Russell, who has worked at NHS for over a decade, believes her job has become much more urgent since she started because the housing market in New Haven has become so constricted. She tells her clients to expedite their homebuying processes.

“You need to own. At least then you have some power. If you’re renting, there’s a greater chance you will be pushed out.” She paused and reconsidered. “In fact, if you don’t own a home, you’re eventually going to be pushed out.”

A few blocks away from Cleary’s home, Slade stopped in front of a small, brown building. Inside, behind windows made from squares of thick antiqued glass, there is a large, empty space.

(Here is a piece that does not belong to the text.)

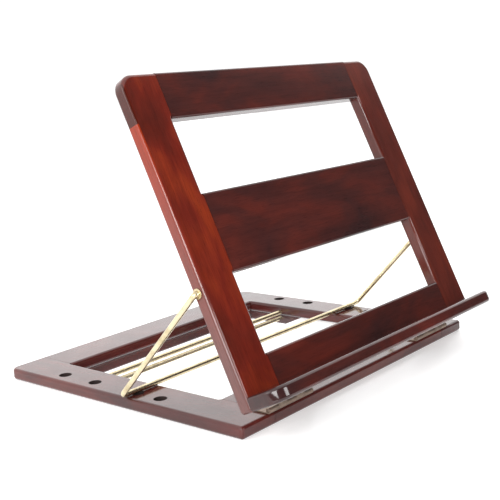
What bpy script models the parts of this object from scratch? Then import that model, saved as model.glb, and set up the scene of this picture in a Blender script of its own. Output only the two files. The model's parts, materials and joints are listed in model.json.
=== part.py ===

On the front, a rumpled yellow sign: “FOR RENT: Studio Apt.” And another: “FOR LEASE: 1000 sq. ft.” The house behind it has slats missing on the front, a boarded-up window on the second floor. A closed deli and grocery store are next door. According to Slade, this little brown building with the wavy glass window used to be the spot for jazz in Dixwell. Now, she’s heard rumors that developers are going to tear it down.

“New Haven is the tale of two cities,” Slade said as she walked away up Dixwell Avenue again. “The best of times and the worst of times. The home of the fit and the fat, the home of the have and the have-nots.”

Longtime Dixwell residents watching their neighborhood change say they feel left behind. Although the neighborhood has grown wealthier and safer during the past two decades, in part through the influence of Yale and city-wide policies, some residents see only part of that population—the up-the-hill, Yale part—reaping the benefits. It seems that the disconnect between the bell tower of the Varick Memorial AME Zion Church on Dixwell Avenue and the bell tower of Pauli Murray College on Prospect Street will only continue to grow.